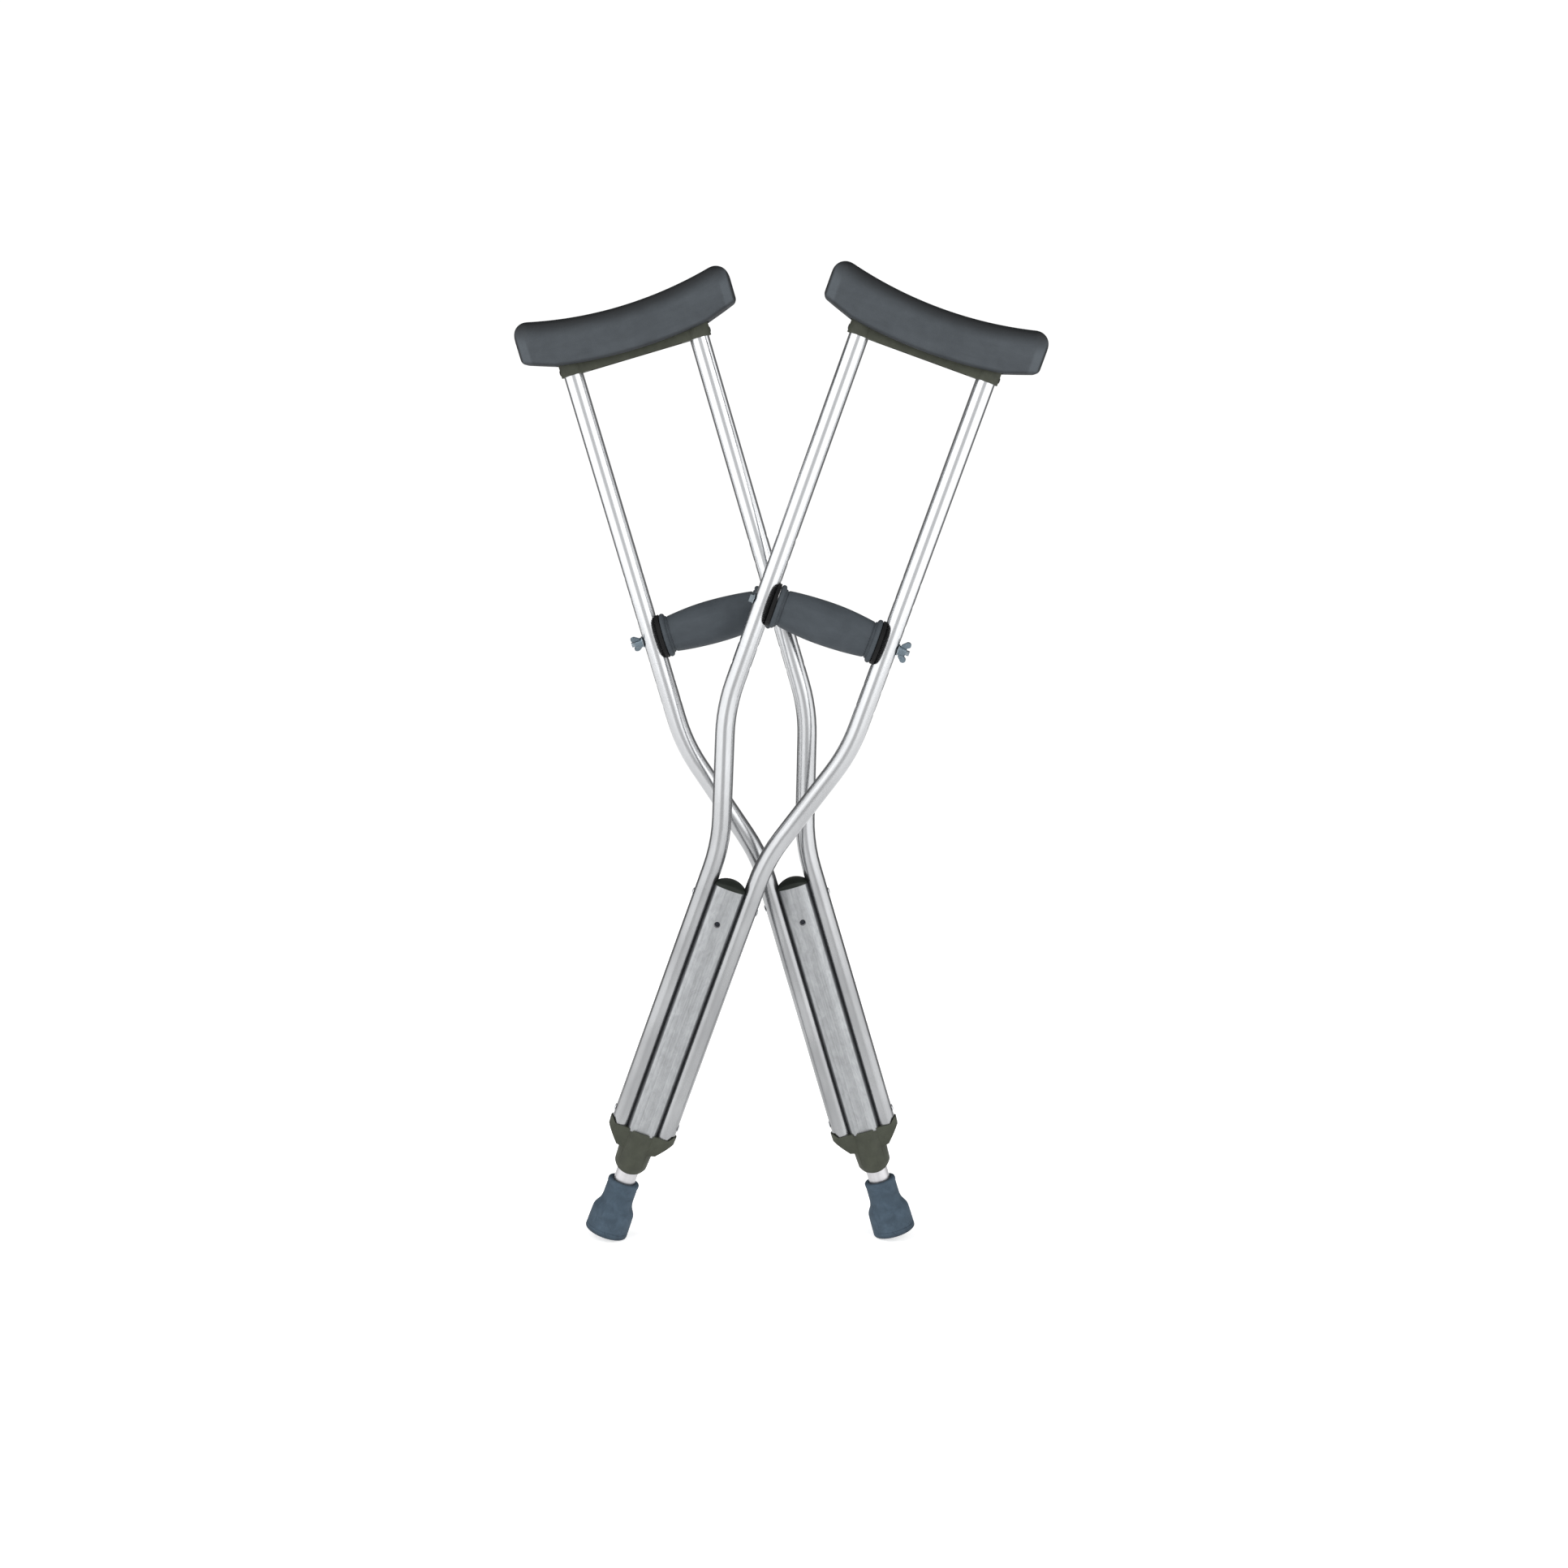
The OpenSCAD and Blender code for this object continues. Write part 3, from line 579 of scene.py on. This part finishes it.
def rubber(name, side, colour, specular):
    """Matt rubber with a dusty bloom, fine moulding grain, a dark rim of painted shade at the
    sole, and scuffs.
    """
    f = Finish(name, side, Specular_IOR_Level=specular)
    cloud = f.noise((70, 70, 70), 4.0, 0.6, 0.5)
    grain = f.noise((1300, 1300, 1300), 4.0, 0.6)
    z = f.axis("Z")
    # painted shade: darker in a thin band at the sole
    low = z.between(0.0, 0.006, 1.0, 0.0)
    scuff = f.noise((260, 260, 120), 5.0, 0.75, 1.2).between(0.52, 0.66)
    scuff = scuff * z.between(0.004, 0.03, 1.0, 0.25)
    base = f.mix(cloud.between(0.3, 0.7), tint(colour, 1.22), tint(colour, 0.78))
    base = f.mix(low * 0.75, base, tint(colour, 0.3))
    base = f.mix(scuff * 0.3, base, tint(colour, 1.9))
    return f.show(Base_Color=base, Roughness=0.68 + cloud * 0.16,
                  Normal=f.bump(grain + scuff * 0.4, 0.00012, 0.45))


def extruded_aluminium(name, side, colour, rough):
    """Satin extrusion: strong die lines along it, a mottled matt skin between them, and a dark
    line of painted shade along the seams beside the side tubes."""
    f = Finish(name, side, Metallic=1.0)
    die = f.noise((520, 520, 3), 3.0, 0.7)
    fine_die = f.noise((1900, 1900, 8), 2.0, 0.6)
    mottle = f.noise((150, 150, 70), 5.0, 0.72, 0.6)
    blot = f.noise((40, 40, 16), 3.0)
    shade = die.between(0.3, 0.7) * 0.45 + mottle.between(0.35, 0.68) * 0.4 + blot * 0.2
    base = f.mix(shade, tint(colour, 1.16), tint(colour, 0.62))
    # painted shade: a dark line along the seams beside the side tubes
    seam_shade = (f.axis("X") ** 2).between(0.0150 ** 2, 0.0168 ** 2)
    base = f.mix(seam_shade * SEAM_SHADE_COVER, base, SEAM_SHADE)
    roughness = rough + mottle * 0.16 + die * 0.08 + seam_shade * SEAM_ROUGH
    return f.show(Base_Color=base, Roughness=roughness,
                  Normal=f.bump(die * 0.8 + fine_die * 0.4 + mottle * 0.35, 0.00005, 0.5))


# Each slot's maker, its colour, and then that maker's own numbers in order
FINISHES = {
    "cushion": (foam_skin, (0.046, 0.053, 0.060), 0.2),
    "grip_foam": (foam_skin, (0.044, 0.052, 0.060), 0.2),
    "olive_plastic": (moulded, (0.042, 0.046, 0.033), 0.5, 0.00016, 0.75, 0.25, 0.08),
    "saddle_plastic": (moulded, (0.005, 0.005, 0.0055), 0.5, 0.00005, 0.3, 0.15),
    "cap_plastic": (moulded, (0.010, 0.013, 0.010), 0.45, 0.0001, 0.4, 0.2),
    "black_plastic": (moulded, (0.018, 0.018, 0.019), 0.45, 0.0001),
    "nylon": (moulded, (0.62, 0.61, 0.56), 0.42, 0.00006, 0.3),
    "dark_rivet": (cast_metal, (0.09, 0.09, 0.085), 0.4, 0.00004),
    "bright_tube": (drawn_aluminium, (0.62, 0.63, 0.645), 0.15, 0.4, 0.3, (0.66, 0.85), True),
    "leg_tube": (drawn_aluminium, (0.52, 0.515, 0.53), 0.26, 0.4, 0.4, (0.06, 0.34)),
    "satin_extrusion": (extruded_aluminium, (0.36, 0.37, 0.38), 0.34),
    "rivet": (cast_metal, (0.62, 0.63, 0.65), 0.28, 0.00003),
    "spring_steel": (cast_metal, (0.035, 0.038, 0.045), 0.4, 0.00002),
    "zinc_steel": (cast_metal, (0.24, 0.28, 0.31), 0.3, 0.00004),
    "button_steel": (cast_metal, (0.68, 0.69, 0.70), 0.18, 0.00002),
    "wing_nut_zinc": (cast_metal, (0.15, 0.19, 0.22), 0.36, 0.00008),
    "tip_rubber": (rubber, (0.044, 0.066, 0.090), 0.2),
}

slot_of = {part["node"]: part["material_slot"] for part in frame["record"]["subparts"]}
made = {side: {slot: make(slot, side, *numbers) for slot, (make, *numbers) in FINISHES.items()}
        for side in CRUTCHES}
for node, obj in frame["nodes"].items():
    obj.data.materials.clear()
    obj.data.materials.append(made[node.split("_")[0]][slot_of[node]])


# ---------------------------------------------------------------- pieces


def bending_spring(side):
    """A copy of the button spring's CAD shape, with its duplicate points merged and smooth
    shading, put in place of the CAD part, which is hidden."""
    node = f"{side}_button_spring"
    source = frame["nodes"][node]
    mesh = source.data.copy()
    mesh.transform(source.matrix_world)
    merged = bmesh.new()
    merged.from_mesh(mesh)
    bmesh.ops.remove_doubles(merged, verts=merged.verts, dist=1e-6)
    merged.to_mesh(mesh)
    merged.free()
    if "custom_normal" in mesh.attributes:
        mesh.attributes.remove(mesh.attributes["custom_normal"])
    mesh.shade_smooth()
    mesh.set_sharp_from_angle(angle=math.radians(35))
    obj = bpy.data.objects.new(f"{side}_leaf_spring", mesh)
    bpy.context.scene.collection.objects.link(obj)
    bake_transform(obj)
    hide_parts(node)


cushion = cushion_rings()
grip = grip_rings()
tip = dense(tip_rings(), 1.2)
unmarked = np.zeros(grip.shape[:2])
for side in CRUTCHES:
    pad = piece(f"{side}_cushion", side, cushion, "underarm_pad", "frame",
                made[side]["cushion"], marks=cushion_marks(cushion))
    sleeve = piece(f"{side}_hand_grip", side, grip, "grip_sleeve", "grip",
                   made[side]["grip_foam"], loop=True,
                   marks={"upper": unmarked, "ends": unmarked})
    piece(f"{side}_ferrule", side, tip, "rubber_tip", "leg", made[side]["tip_rubber"])
    bending_spring(side)


# ---------------------------------------------------------------- floor, light and camera

FLOOR_R, FLOOR_SIDES = 2.2, 96


def floor():
    """A pale round plane."""
    mesh = bpy.data.meshes.new("floor")
    angle = np.linspace(0, 2 * np.pi, FLOOR_SIDES, endpoint=False)
    rim = np.stack([FLOOR_R * np.cos(angle), FLOOR_R * np.sin(angle), 0 * angle], 1)
    mesh.from_pydata(rim.tolist(), [], [tuple(range(FLOOR_SIDES))])
    material = bpy.data.materials.new("floor")
    material.use_nodes = True
    shader = material.node_tree.nodes["Principled BSDF"]
    shader.inputs["Base Color"].default_value = (0.93, 0.93, 0.93, 1)
    shader.inputs["Roughness"].default_value = 0.7
    shader.inputs["Specular IOR Level"].default_value = 0.1
    shader.inputs["Emission Color"].default_value = (1, 1, 1, 1)
    shader.inputs["Emission Strength"].default_value = 0.55
    mesh.materials.append(material)
    obj = bpy.data.objects.new("floor", mesh)
    bpy.context.scene.collection.objects.link(obj)


def softbox(name, at, to, width, height, power):
    """A rectangular lamp of that power in watts, facing a point."""
    light = bpy.data.lights.new(name, "AREA")
    light.shape, light.size, light.size_y, light.energy = "RECTANGLE", width, height, power
    obj = bpy.data.objects.new(name, light)
    obj.location = at
    obj.rotation_mode = "QUATERNION"
    obj.rotation_quaternion = (Vector(to) - Vector(at)).to_track_quat("-Z", "Y")
    bpy.context.scene.collection.objects.link(obj)


def studio_walls():
    """Radiance by direction, from behind the object (0) round either side to the front (1):
    dark behind, so that bright tubes keep grey edges, white from the sides to the front, and a
    grey gap in the very front. It falls off overhead. The backdrop itself is plain white."""
    world = bpy.data.worlds.new("studio")
    bpy.context.scene.world = world
    t = Tree(world)
    where = t.add("ShaderNodeTexCoord", {}, {}, "Generated")
    x, y, z = (t.add("ShaderNodeSeparateXYZ", {}, {0: where}, axis) for axis in "XYZ")
    turn = t.add("ShaderNodeMath", {"operation": "ARCTAN2"}, {0: x, 1: y})
    share = t.add("ShaderNodeMath", {"operation": "ABSOLUTE"}, {0: turn}) / math.pi
    stops = [(0.0, 0.22), (0.20, 0.08), (0.37, 0.1), (0.44, 0.85), (0.86, 1.0), (0.91, 0.42),
             (1.0, 0.38)]
    around = t.add("ShaderNodeValToRGB", {"stops": stops}, {0: share})
    backdrop = t.add("ShaderNodeLightPath", {}, {}, "Is Camera Ray")
    glow = z.between(0.5, 0.95, 2.0, 0.6)
    t.put(t.nodes["Background"].inputs["Color"], t.mix(backdrop, around, (1, 1, 1)))
    t.put(t.nodes["Background"].inputs["Strength"], backdrop.between(0.0, 1.0, glow, 1.05))


def camera():
    """A camera in front of the crutches, a little above their middle and slightly rolled."""
    data = bpy.data.cameras.new("camera")
    data.sensor_width, data.lens = 36, 51.01
    data.clip_start, data.clip_end = 0.05, 60
    obj = bpy.data.objects.new("camera", data)
    pan, tilt, roll = (Matrix.Rotation(math.radians(degrees), 4, axis)
                       for degrees, axis in ((0.69, "Z"), (81.31, "X"), (2.81, "Z")))
    obj.matrix_world = Matrix.Translation((0.0602, -2.507, 0.9240)) @ (pan @ tilt @ roll)
    bpy.context.scene.collection.objects.link(obj)
    bpy.context.scene.camera = obj


floor()
studio_walls()
middle_of_pair = (0, 0, 0.6)
softbox("key", (-1.6, -2.2, 2.4), middle_of_pair, 1.6, 1.6, 16)
softbox("fill", (1.9, -1.8, 1.7), middle_of_pair, 1.4, 1.8, 8)
camera()
bpy.context.scene.view_settings.view_transform = "Standard"
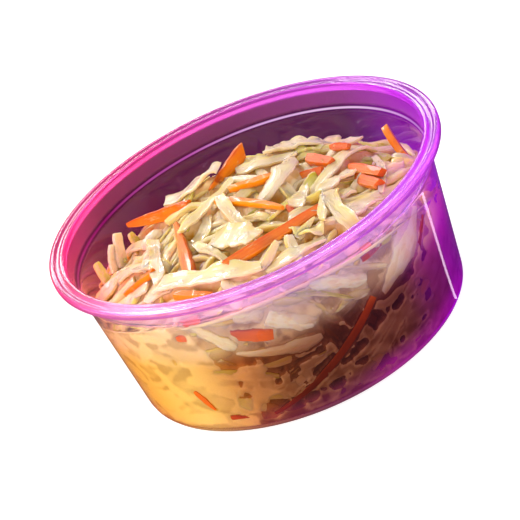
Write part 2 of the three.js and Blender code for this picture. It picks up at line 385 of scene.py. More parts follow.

______________________________

* **PROBLEM TO WORK ON**
Please return every line from the first one in the records above down to the line containing "Normal=f.bump(die * 0.8", including both, exactly as written and nothing more.

* **SOLVED PROBLEM**
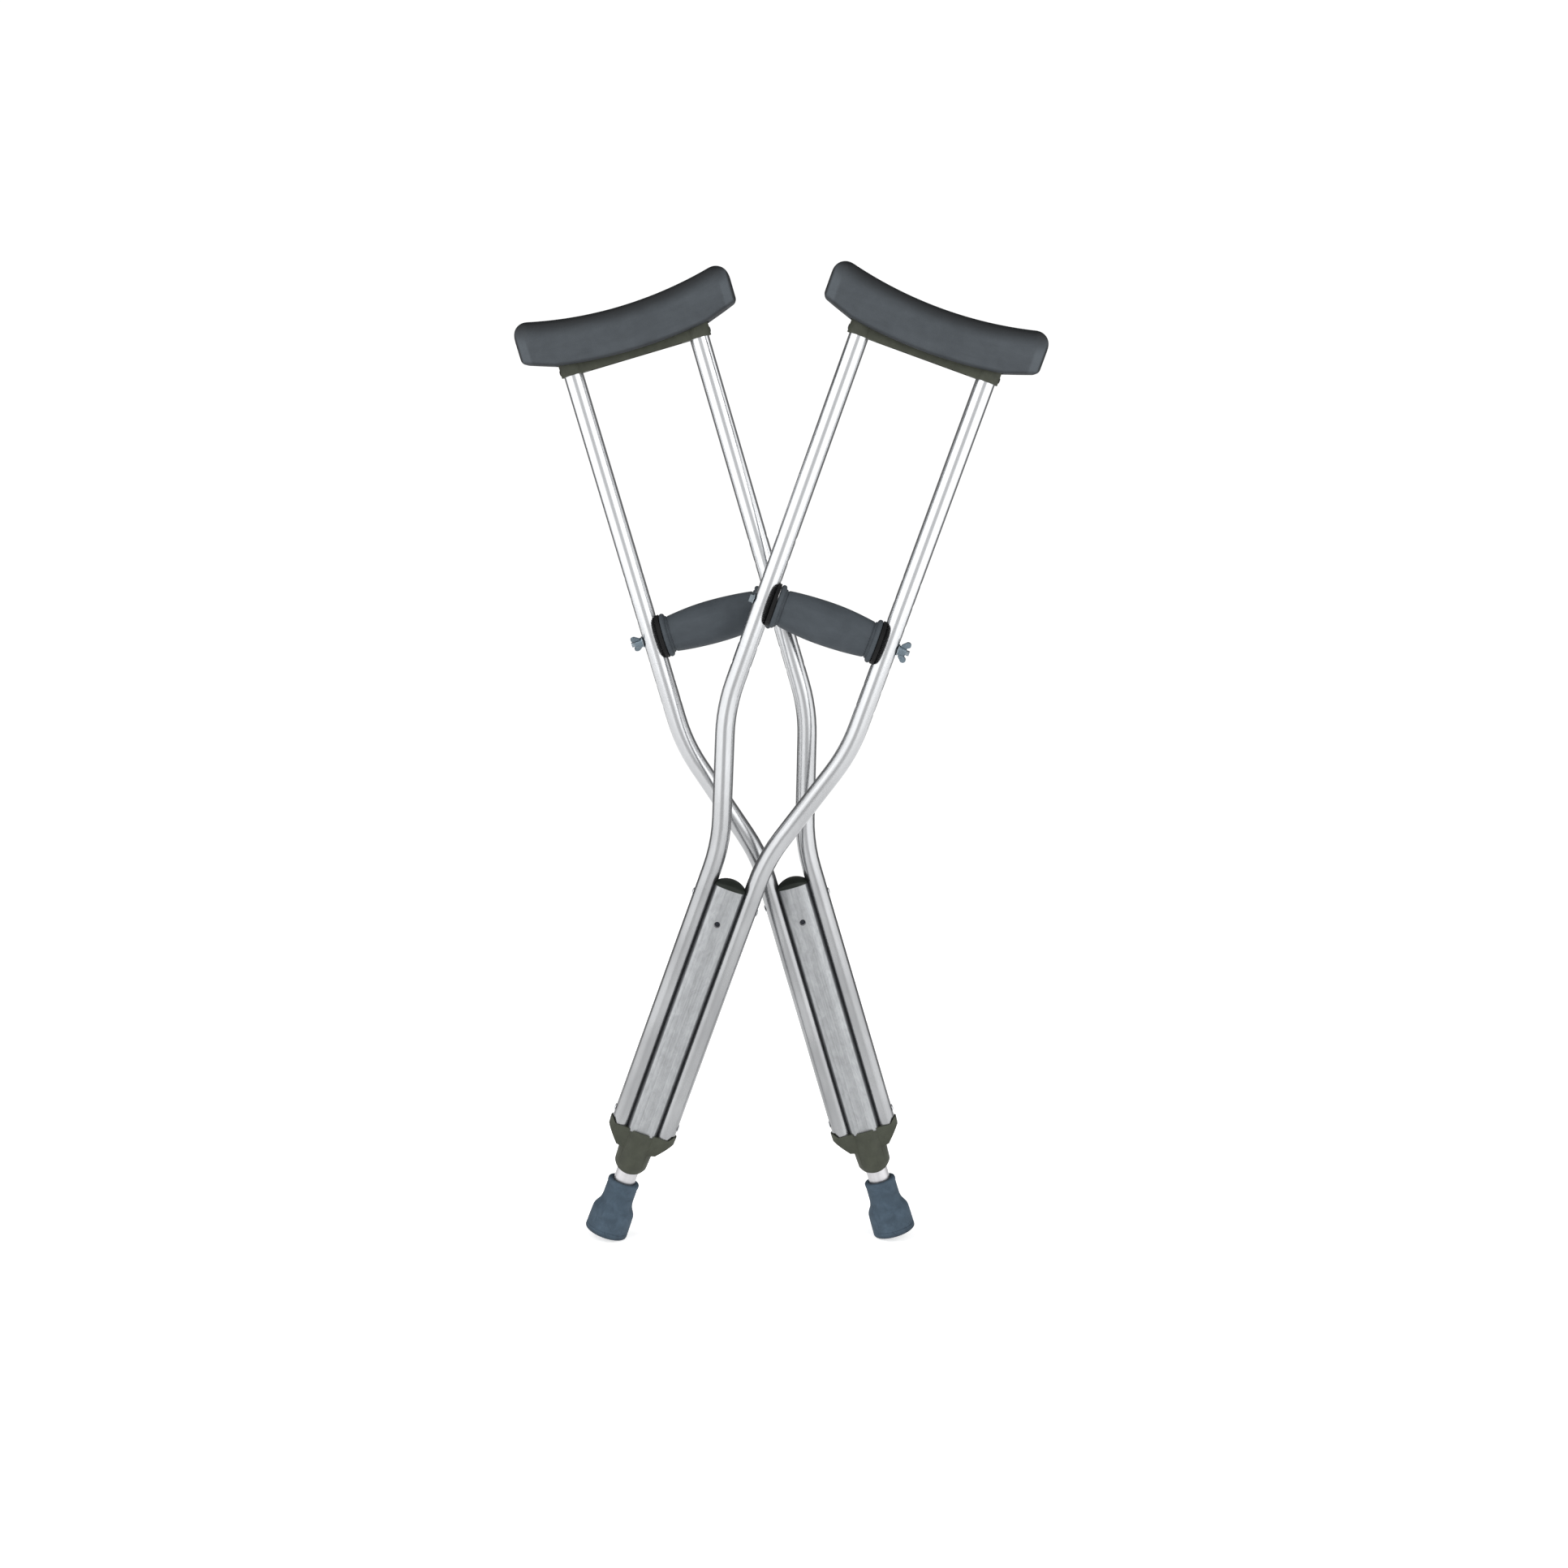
The OpenSCAD and Blender code for this object continues. Write part 3, from line 579 of scene.py on. This part finishes it.
def rubber(name, side, colour, specular):
    """Matt rubber with a dusty bloom, fine moulding grain, a dark rim of painted shade at the
    sole, and scuffs.
    """
    f = Finish(name, side, Specular_IOR_Level=specular)
    cloud = f.noise((70, 70, 70), 4.0, 0.6, 0.5)
    grain = f.noise((1300, 1300, 1300), 4.0, 0.6)
    z = f.axis("Z")
    # painted shade: darker in a thin band at the sole
    low = z.between(0.0, 0.006, 1.0, 0.0)
    scuff = f.noise((260, 260, 120), 5.0, 0.75, 1.2).between(0.52, 0.66)
    scuff = scuff * z.between(0.004, 0.03, 1.0, 0.25)
    base = f.mix(cloud.between(0.3, 0.7), tint(colour, 1.22), tint(colour, 0.78))
    base = f.mix(low * 0.75, base, tint(colour, 0.3))
    base = f.mix(scuff * 0.3, base, tint(colour, 1.9))
    return f.show(Base_Color=base, Roughness=0.68 + cloud * 0.16,
                  Normal=f.bump(grain + scuff * 0.4, 0.00012, 0.45))


def extruded_aluminium(name, side, colour, rough):
    """Satin extrusion: strong die lines along it, a mottled matt skin between them, and a dark
    line of painted shade along the seams beside the side tubes."""
    f = Finish(name, side, Metallic=1.0)
    die = f.noise((520, 520, 3), 3.0, 0.7)
    fine_die = f.noise((1900, 1900, 8), 2.0, 0.6)
    mottle = f.noise((150, 150, 70), 5.0, 0.72, 0.6)
    blot = f.noise((40, 40, 16), 3.0)
    shade = die.between(0.3, 0.7) * 0.45 + mottle.between(0.35, 0.68) * 0.4 + blot * 0.2
    base = f.mix(shade, tint(colour, 1.16), tint(colour, 0.62))
    # painted shade: a dark line along the seams beside the side tubes
    seam_shade = (f.axis("X") ** 2).between(0.0150 ** 2, 0.0168 ** 2)
    base = f.mix(seam_shade * SEAM_SHADE_COVER, base, SEAM_SHADE)
    roughness = rough + mottle * 0.16 + die * 0.08 + seam_shade * SEAM_ROUGH
    return f.show(Base_Color=base, Roughness=roughness,
                  Normal=f.bump(die * 0.8 + fine_die * 0.4 + mottle * 0.35, 0.00005, 0.5))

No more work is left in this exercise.